Allies in Congress have signaled support for the interim framework but want clearer enforcement mechanisms before considering longer-term legislation. Democrats have largely withheld judgment pending details on inspection access and sanctions relief triggers.
The political window is narrow. Any violation by Iran would likely trigger renewed strikes and erase the short-term market gains that accompanied the announcement. Sustained quiet through the summer would strengthen Trump’s claim that the shift from war to diplomacy produced concrete results.
Next steps and risks
The immediate priority is completing the signing and confirming that Hormuz traffic resumes without interference. Inspection teams must then establish baseline access to remaining enrichment sites before any sanctions relief is disbursed. Delays at either stage could collapse the 60-day timeline.
Regional actors will watch for signs that Iran uses eased financial pressure to reconstitute proxy networks. Israeli and Gulf security services have already increased surveillance of financial flows that could signal renewed support for Hezbollah or other groups.

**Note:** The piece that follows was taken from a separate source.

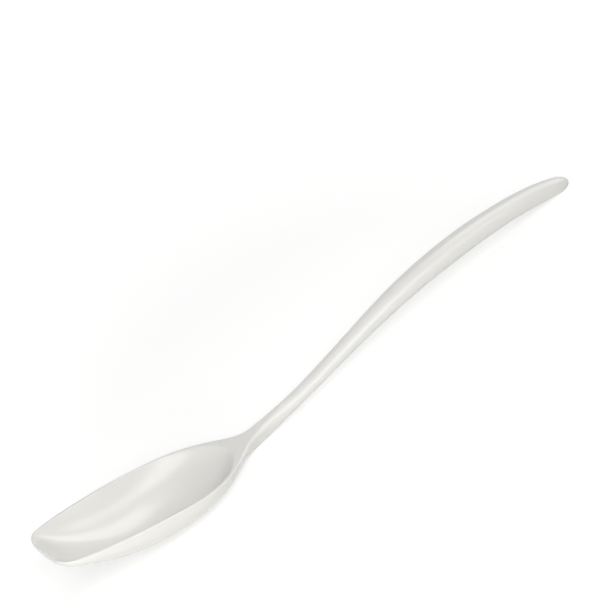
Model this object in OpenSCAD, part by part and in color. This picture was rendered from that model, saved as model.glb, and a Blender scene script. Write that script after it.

Longer-term stability hinges on whether the follow-on nuclear talks produce limits that both Washington and Tehran can defend at home. Without those limits, the current memorandum functions mainly as a pause rather than a durable settlement.
Outlook for stability
The memorandum has lowered immediate risks to shipping and energy markets, yet the underlying drivers of the Iran War remain unresolved. Success will require verifiable compliance, continued inspection access, and a credible threat of resumed force if enrichment thresholds are crossed. Whether this sequence becomes the defining foreign-policy achievement of Trump’s second term depends on events that have not yet occurred.